▶ Dataset section
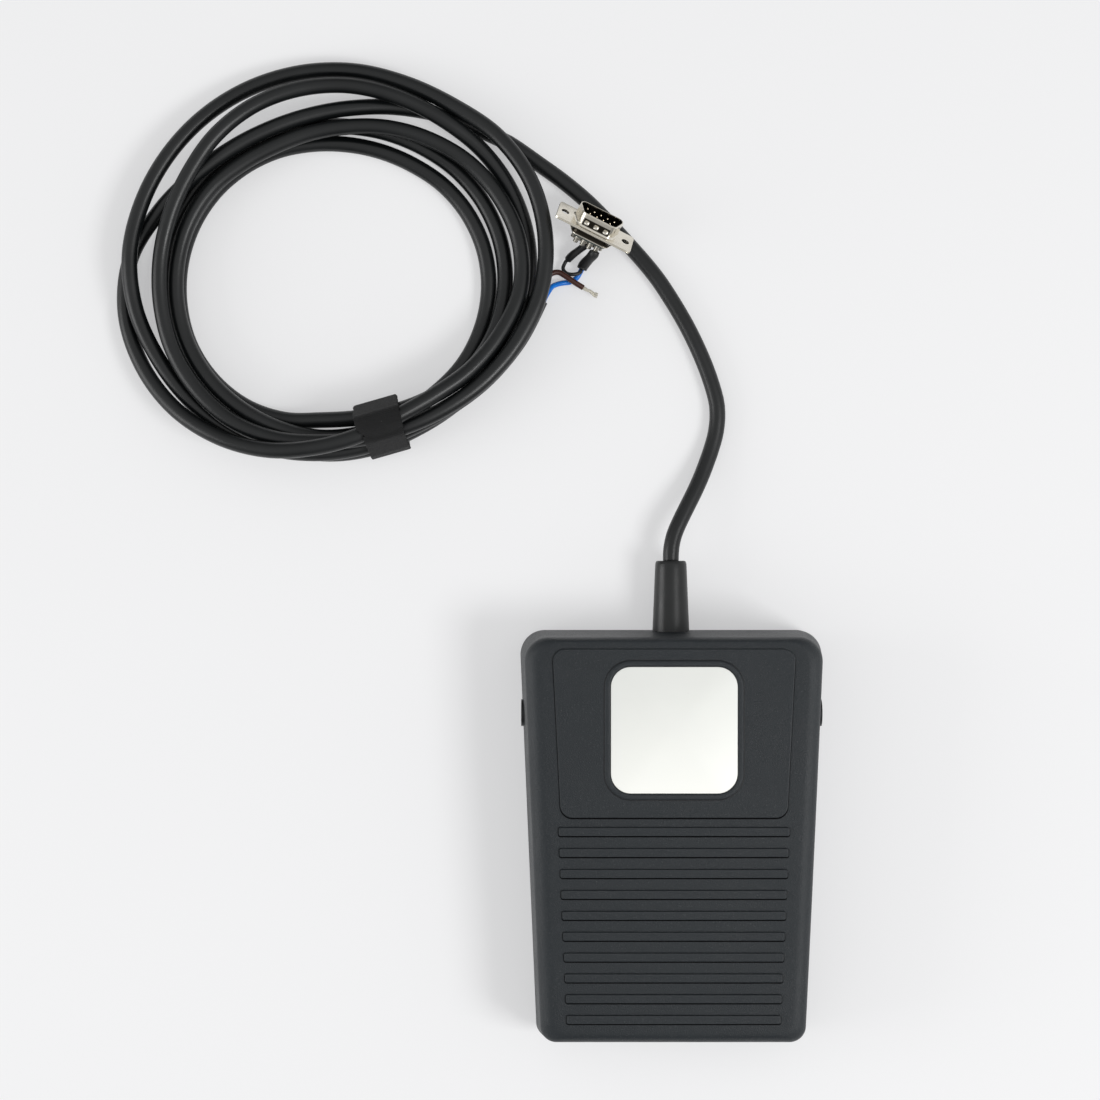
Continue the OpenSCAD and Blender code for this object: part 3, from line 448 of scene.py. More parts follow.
def outline(centres: Array, radii: Array, arc: int, side: int | list[int]) -> Array:
    """Draws the tight line round discs: arcs on the discs and straight runs that touch two.

    A run between discs 1 and 2 has the outward normal n with n.(c2 - c1) = r1 - r2.

    Args:
        centres: Disc centres (discs, 2), anticlockwise.
        radii: Disc radii.
        arc: Points on each arc.
        side: Points on each straight run, between the arcs.

    Returns:
        The outline's points, anticlockwise.
    """
    runs = [side] * len(centres) if isinstance(side, int) else side
    after, r_after = np.roll(centres, -1, 0), np.roll(radii, -1)
    gap = after - centres
    length = np.linalg.norm(gap, axis=-1, keepdims=True)
    along = gap / length
    out = np.stack([along[:, 1], -along[:, 0]], -1)
    lean = (radii - r_after)[:, None] / length
    normal = along * lean + out * np.sqrt(1 - lean**2)
    angle = np.arctan2(normal[:, 1], normal[:, 0])
    parts = []
    for k, centre in enumerate(centres):
        start, end = angle[k - 1], angle[k]
        a = np.linspace(start, start + (end - start) % (2 * np.pi), arc)
        parts.append(centre + radii[k] * on_circle(a))
        s = (np.arange(1, runs[k] + 1) / (runs[k] + 1))[:, None]
        parts.append(parts[-1][-1] * (1 - s) + (after[k] + r_after[k] * normal[k]) * s)
    return np.concatenate(parts)


def rounded_rect(length: float, width: float, corner: float, arc: int, side: int) -> Array:
    """Draws a rectangle with round corners: the tight line round four discs about the origin.

    Args:
        length: Size along X.
        width: Size along Y.
        corner: Radius of the corners.
        arc: Points on each corner.
        side: Points on each straight run.

    Returns:
        The outline, anticlockwise.
    """
    x, y = length / 2 - corner, width / 2 - corner
    centres = np.array([[x, -y], [x, y], [-x, y], [-x, -y]])
    return outline(centres, np.full(4, float(corner)), arc, side)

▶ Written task
Give again, word for word, the lines of the listing, starting at its first line and ending with the line containing "side: Points on each straight run, between".

▶ Finished answer
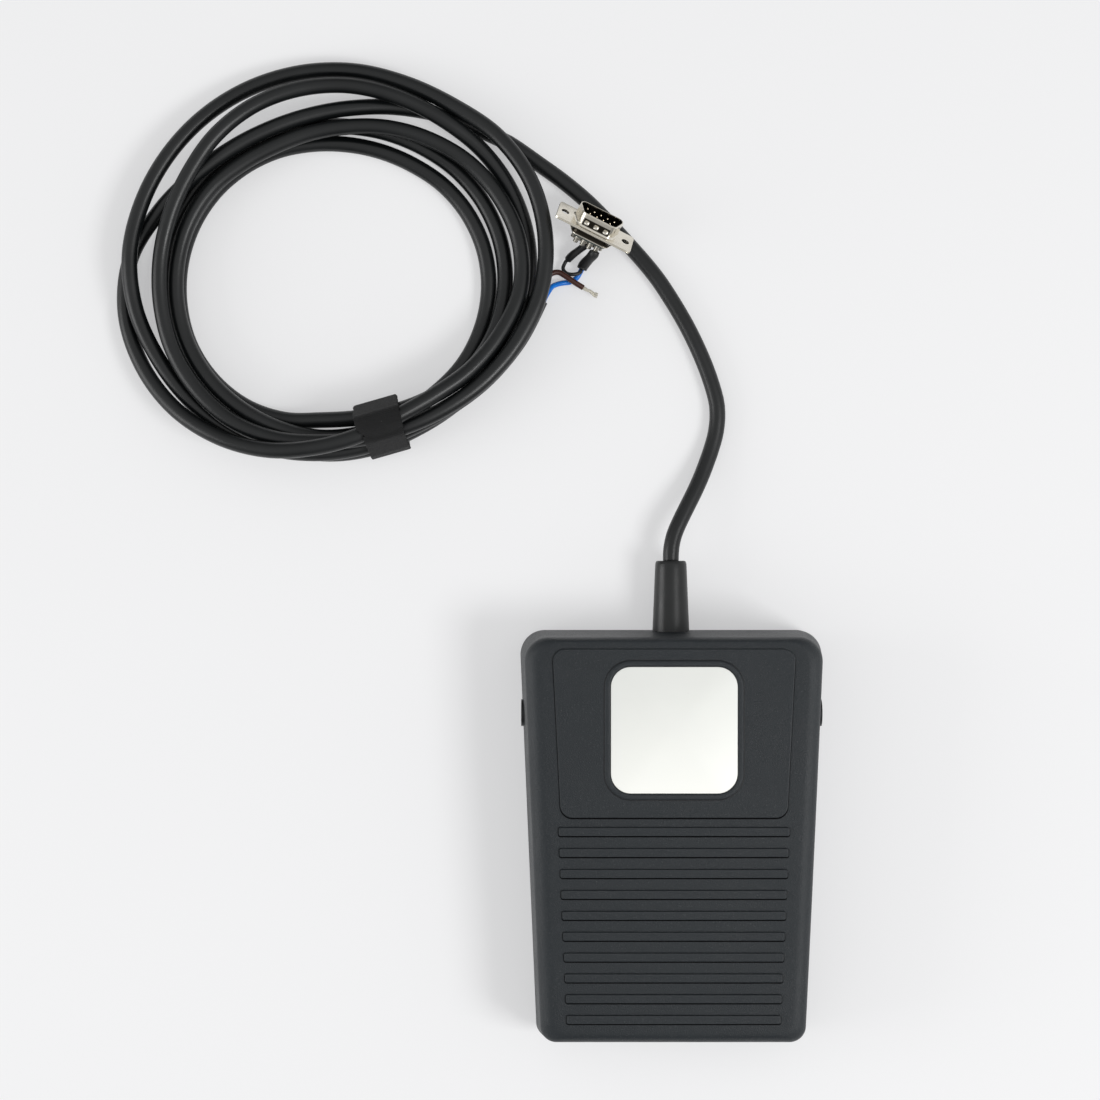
Continue the OpenSCAD and Blender code for this object: part 3, from line 448 of scene.py. More parts follow.
def outline(centres: Array, radii: Array, arc: int, side: int | list[int]) -> Array:
    """Draws the tight line round discs: arcs on the discs and straight runs that touch two.

    A run between discs 1 and 2 has the outward normal n with n.(c2 - c1) = r1 - r2.

    Args:
        centres: Disc centres (discs, 2), anticlockwise.
        radii: Disc radii.
        arc: Points on each arc.
        side: Points on each straight run, between the arcs.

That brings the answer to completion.